Arctic mixed-phase clouds in large-eddy simulations and a mixed-layer model

Arctic mixed-phase clouds have a significant impact on the Arctic climate. These low clouds drive boundary layer turbulence through radiative processes, thus modifying the structures of the boundary layer. The Arctic boundary layer structures are particularly important for understanding polar amplification, to which mixed-phase clouds may contribute. Arctic cloud feedbacks likely also play an role in controlling aspects of the surface climate, such as the sea ice response to global warming. The complexity of the Arctic boundary layer and clouds calls for systematic and idealized studies to separate different processes. We use large-eddy simulations (LES) to study an idealized setup modeled after the Indirect and Semi-direct Aerosols Campaign (ISDAC). LES is capable of resolving the most energetic turbulent motions in the boundary layer with little dependence on parameterizations.
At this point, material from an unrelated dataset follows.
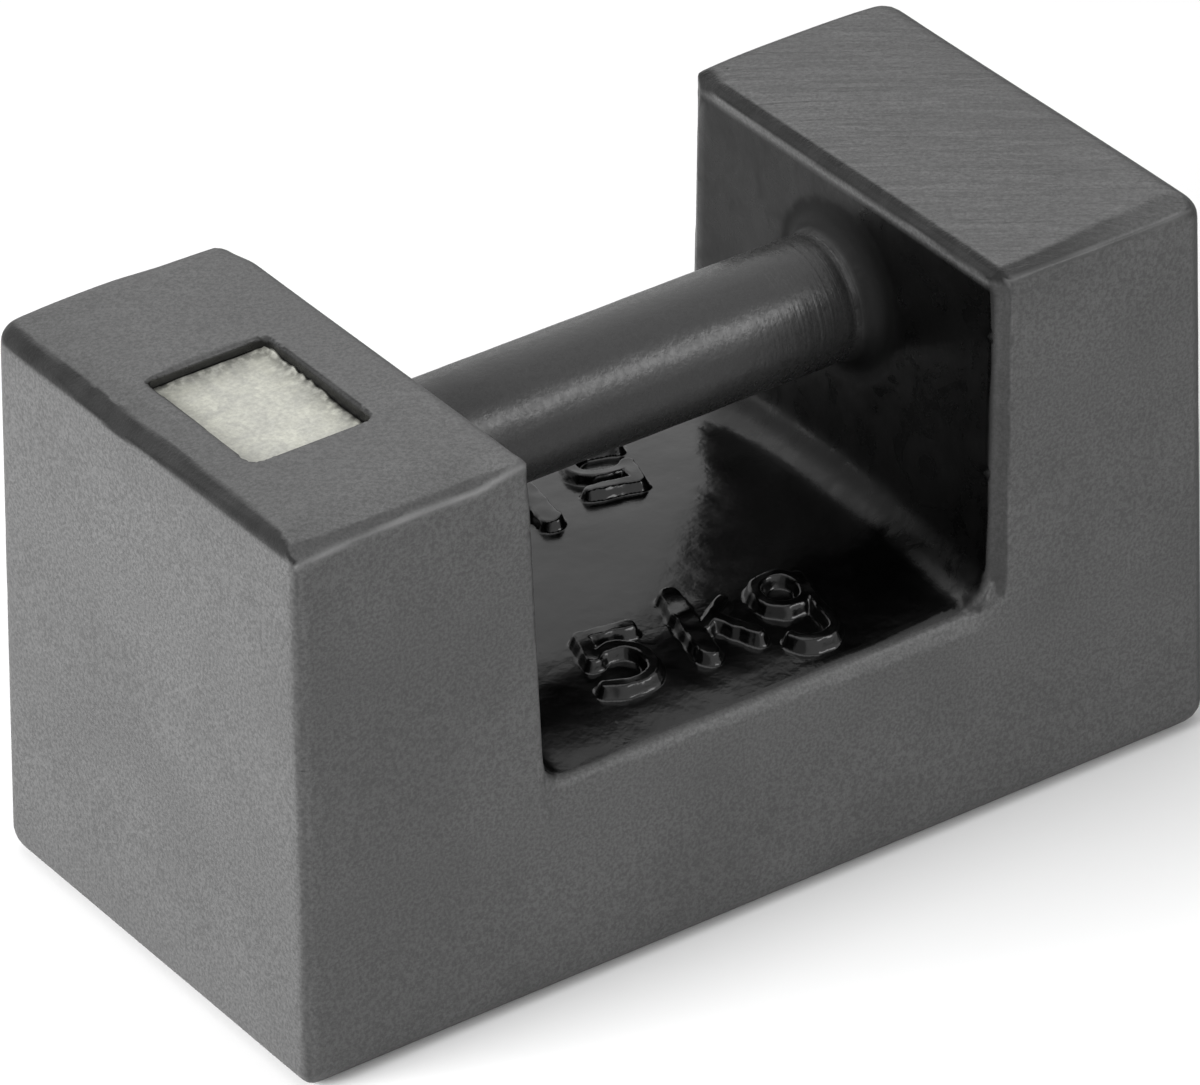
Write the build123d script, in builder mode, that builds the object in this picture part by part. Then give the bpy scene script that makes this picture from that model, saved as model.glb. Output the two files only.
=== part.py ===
"""Five-kilogram cast-iron bar weight with a hand grip and a sealed adjusting cavity.

The origin is on the foot, at the centre of the block. +X runs along the grip towards the plain
upright, +Z is up, and the nominal value is read from the -Y side. Sizes are in millimetres.
"""

from build123d import *
import math
import os

os.makedirs("parts", exist_ok=True)

# ------------------------------------------------------------------ block
top_length = 150.0
top_width = 72.4
height = 85.7
end_draft = 1.6             # how far each end face leans out from the top to the foot
side_draft = 1.2            # the same for the two long sides
corner_radius = 4.0         # the four upright corners
foot_edge_radius = 3.9      # edge all round the foot
top_edge_radius = 3.4       # round the top of each upright

# ------------------------------------------------------------------ hand gap between the uprights
cavity_upright = 37.1       # thickness of the upright with the cavity, at its top
plain_upright = 35.5        # thickness of the other upright, at its top
cavity_wall_draft = 1.2     # how far the wall of that upright leans into the gap at the floor
plain_wall_draft = 1.0
crest_height = 36.8         # floor of the gap above the foot, half-way between the long sides
crown = 3.2                 # how far the floor falls from the crest to each long side
cavity_corner_radius = 7.0  # fillet between the floor and the wall of the upright with the cavity
plain_corner_radius = 5.5   # the same at the other upright
gap_rim_radius = 1.2        # rim of the gap on the two long sides

# ------------------------------------------------------------------ hand grip
grip_diameter = 18.8
grip_drop = 19.2            # from the tops of the uprights down to the axis of the grip
grip_root_radius = 3.2      # fillet where the grip runs into each upright
grip_sink = 8.0             # how far the bar of the grip is carried into each upright

# ------------------------------------------------------------------ adjusting cavity and its closing
mouth_width = 19.2          # along X
mouth_length = 25.8         # along Y
mouth_corner_radius = 1.2
mouth_setback = 17.2        # from the end face, at the top, to the middle of the mouth
mouth_offset = -2.4         # from the middle of the width to the middle of the mouth
shaft_width = 15.0
shaft_length = 22.0
shaft_corner_radius = 2.5
shaft_depth = 46.0          # below the ledge that carries the closing plate
seal_drop = 2.0             # from the top of the upright down to the face of the seal
seal_thickness = 4.0
plate_thickness = 2.0
plate_clearance = 0.2       # all round the closing plate
key_depth = 1.0             # how far the locking groove bites into the walls of the mouth
key_rise = 1.0              # from the closing plate up to the groove
key_height = 1.6            # height of the groove at its root
shot_charge_height = 13.5   # level of the adjusting shot above the bottom of the shaft
shot_shoulder = 1.5         # how the charge falls away at the edges of its top
shot_clearance = 0.15       # all round the charge

# ------------------------------------------------------------------ places that follow from the sizes
foot_length = top_length + 2 * end_draft
foot_width = top_width + 2 * side_draft
gap_left = cavity_upright - top_length / 2
gap_right = top_length / 2 - plain_upright
gap_depth = height - crest_height
grip_height = height - grip_drop
mouth_center = (mouth_setback - top_length / 2, mouth_offset)
seal_top = height - seal_drop
plate_top = seal_top - seal_thickness
ledge_height = plate_top - plate_thickness
shaft_floor = ledge_height - shaft_depth
key_bottom = plate_top + key_rise
end_angle = math.degrees(math.atan2(height, end_draft))
side_angle = math.degrees(math.atan2(height, side_draft))


def mouth_plane(level):
    """Level plane on the axis of the adjusting cavity."""
    return Plane.XY.offset(level).shift_origin((*mouth_center, level))


# ------------------------------------------------------------------ core that leaves the hand gap
with BuildPart() as gap_core:
    # Side walls, spread towards the top and seen from the front
    cavity_lean = cavity_wall_draft / gap_depth
    plain_lean = plain_wall_draft / gap_depth
    with BuildSketch(Plane.XZ):
        with BuildLine():
            Polyline(
                (gap_left - cavity_lean * height, 2 * height),
                (gap_left + cavity_lean * height, 0),
                (gap_right - plain_lean * height, 0),
                (gap_right + plain_lean * height, 2 * height),
                close=True,
            )
        make_face()
    extrude(amount=foot_width, both=True)

    # Crowned floor, seen from the end
    side = foot_width / 2
    with BuildSketch(Plane.YZ):
        with BuildLine():
            floor = ThreePointArc(
                (-side, crest_height - crown), (0, crest_height), (side, crest_height - crown)
            )
            Polyline(floor @ 1, (side, 2 * height), (-side, 2 * height), floor @ 0)
        make_face()
    extrude(amount=foot_length, both=True, mode=Mode.INTERSECT)
    floor_face = gap_core.faces().sort_by(Axis.Z)[0]
    cavity_corner, plain_corner = floor_face.edges().filter_by(Axis.X, reverse=True).sort_by(Axis.X)
    fillet(cavity_corner, cavity_corner_radius)
    fillet(plain_corner, plain_corner_radius)

# ------------------------------------------------------------------ seal, locked in the walls of the mouth
with BuildPart() as seal_plug:
    with BuildSketch(mouth_plane(plate_top)):
        RectangleRounded(mouth_width, mouth_length, mouth_corner_radius)
    extrude(amount=seal_thickness)
    with BuildSketch(mouth_plane(key_bottom)):
        RectangleRounded(
            mouth_width + 2 * key_depth, mouth_length + 2 * key_depth, mouth_corner_radius + key_depth
        )
    with BuildSketch(mouth_plane(key_bottom + key_height)):
        RectangleRounded(mouth_width, mouth_length, mouth_corner_radius)
    loft(ruled=True)

# ------------------------------------------------------------------ core that leaves the adjusting cavity
with BuildPart() as cavity_core:
    with BuildSketch(mouth_plane(ledge_height)):
        RectangleRounded(mouth_width, mouth_length, mouth_corner_radius)
    extrude(amount=height - ledge_height)
    with BuildSketch(mouth_plane(shaft_floor)):
        RectangleRounded(shaft_width, shaft_length, shaft_corner_radius)
    extrude(amount=shaft_depth)
    add(seal_plug.part)

# ------------------------------------------------------------------ cast body
with BuildPart() as cast_body:
    # Block with four leaning sides
    with BuildSketch(Plane.XZ):
        Trapezoid(foot_length, height, end_angle, align=(Align.CENTER, Align.MIN))
    extrude(amount=foot_width, both=True)
    with BuildSketch(Plane.YZ):
        Trapezoid(foot_width, height, side_angle, align=(Align.CENTER, Align.MIN))
    extrude(amount=foot_length, both=True, mode=Mode.INTERSECT)
    top, foot = cast_body.faces().sort_by(Axis.Z)[-1], cast_body.faces().sort_by(Axis.Z)[0]
    level_edges = top.edges() + foot.edges()
    fillet(cast_body.edges() - level_edges, corner_radius)
    fillet(cast_body.edges().group_by(Axis.Z)[0], foot_edge_radius)

    # Hand gap, with the tops of both uprights rounded off on all four sides
    add(gap_core.part, mode=Mode.SUBTRACT)
    fillet(cast_body.edges().group_by(Axis.Z)[-1], top_edge_radius)

    # Rim of the gap on the long sides, down one upright, across the floor and up the other
    long_sides = cast_body.faces().filter_by(GeomType.PLANE).sort_by(Axis.Y)
    rim = (long_sides[0].edges() + long_sides[-1].edges()).filter_by_position(
        Axis.X, gap_left, gap_right
    )
    fillet(rim.filter_by_position(Axis.Z, crest_height - 2 * crown, height), gap_rim_radius)

    # Grip, running into both uprights
    with BuildSketch(Plane.YZ.offset(gap_left - grip_sink)):
        with Locations((0, grip_height)):
            Circle(grip_diameter / 2)
    extrude(amount=gap_right - gap_left + 2 * grip_sink)
    fillet(cast_body.edges(Select.NEW), grip_root_radius)

    # Adjusting cavity, open at the top of one upright
    add(cavity_core.part, mode=Mode.SUBTRACT)

# ------------------------------------------------------------------ closing plate, on the ledge
with BuildPart() as closing_plate:
    with BuildSketch(mouth_plane(ledge_height)):
        RectangleRounded(
            mouth_width - 2 * plate_clearance, mouth_length - 2 * plate_clearance, mouth_corner_radius
        )
    extrude(amount=plate_thickness)

# ------------------------------------------------------------------ adjusting shot, settled in the shaft
with BuildPart() as adjusting_shot:
    with BuildSketch(mouth_plane(shaft_floor)):
        RectangleRounded(
            shaft_width - 2 * shot_clearance,
            shaft_length - 2 * shot_clearance,
            shaft_corner_radius - shot_clearance,
        )
    extrude(amount=shot_charge_height)
    chamfer(adjusting_shot.edges().group_by(Axis.Z)[-1], shot_shoulder)

for piece, label in (
    (cast_body, "cast_body"),
    (seal_plug, "seal_plug"),
    (closing_plate, "closing_plate"),
    (adjusting_shot, "adjusting_shot"),
):
    piece.part.label = label
    export_step(piece.part, f"parts/{label}.step")
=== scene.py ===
"""Looks of a cast-iron bar weight: enamelled casting, hammered seal, camera and studio light.

Lengths in the shaping code are in millimetres of the frame; meshes and places are in metres.
"""

import math

import bmesh
import bpy
import numpy as np
from mathutils import Matrix, Vector, noise
from mathutils.bvhtree import BVHTree


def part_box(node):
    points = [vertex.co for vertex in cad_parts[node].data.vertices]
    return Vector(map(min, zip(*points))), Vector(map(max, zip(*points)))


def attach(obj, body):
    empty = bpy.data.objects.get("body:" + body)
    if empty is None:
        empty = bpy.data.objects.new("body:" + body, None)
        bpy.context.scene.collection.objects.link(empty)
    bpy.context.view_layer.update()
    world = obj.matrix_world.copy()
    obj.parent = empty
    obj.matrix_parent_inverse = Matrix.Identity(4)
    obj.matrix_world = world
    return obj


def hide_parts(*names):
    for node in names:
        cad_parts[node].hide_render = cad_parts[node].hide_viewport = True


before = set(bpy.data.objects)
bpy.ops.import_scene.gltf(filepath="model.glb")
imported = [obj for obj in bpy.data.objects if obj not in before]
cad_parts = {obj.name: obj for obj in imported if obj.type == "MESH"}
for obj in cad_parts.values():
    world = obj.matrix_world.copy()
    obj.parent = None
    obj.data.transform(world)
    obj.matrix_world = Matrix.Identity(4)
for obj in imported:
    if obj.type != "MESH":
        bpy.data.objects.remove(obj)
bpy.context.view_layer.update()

MM = 0.001

# ------------------------------------------------------------------ places on the casting, in mm
body_low, body_high = (np.array(corner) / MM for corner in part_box("cast_body"))
seal_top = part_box("seal_plug")[1][2] / MM
plate_low, plate_high = (np.array(corner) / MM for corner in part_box("closing_plate"))

TOP = body_high[2]
MOUTH_MARGIN = 0.2                        # from the closing plate to the walls of the mouth
mouth_low = plate_low[:2] - MOUTH_MARGIN
mouth_high = plate_high[:2] + MOUTH_MARGIN
mouth_mid = (mouth_low + mouth_high) / 2
mouth_half = (mouth_high - mouth_low) / 2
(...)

The modified ISDAC case is an ideal first approach to study the response of low clouds to climate change because of its simplicity and flexibility. Short-wave radiation and surface fluxes are set to zeros, and a more comprehensive radiative transfer scheme RRTMG is used.The simulated cloud liquid water path is sensitive to the temperature, free tropospheric relative humidity, and the inversion strength at the cloud top. These three parameters could represent the large-scale changes in the Arctic atmosphere under climate change. For example, changes in horizontal advection from lower latitudes would result in altered humidity and temperature above the boundary layer. To further analyze the mechanisms controlling the clouds, a mixed-layer model is used to simulate the same cases. Most of the changes of cloud liquid water path are captured by the mixed-layer model, allowing us to deduce the relative importance of various factors in controlling the clouds. These results motivate ongoing studies of the Arctic cloud response to climate change in an idealized GCM.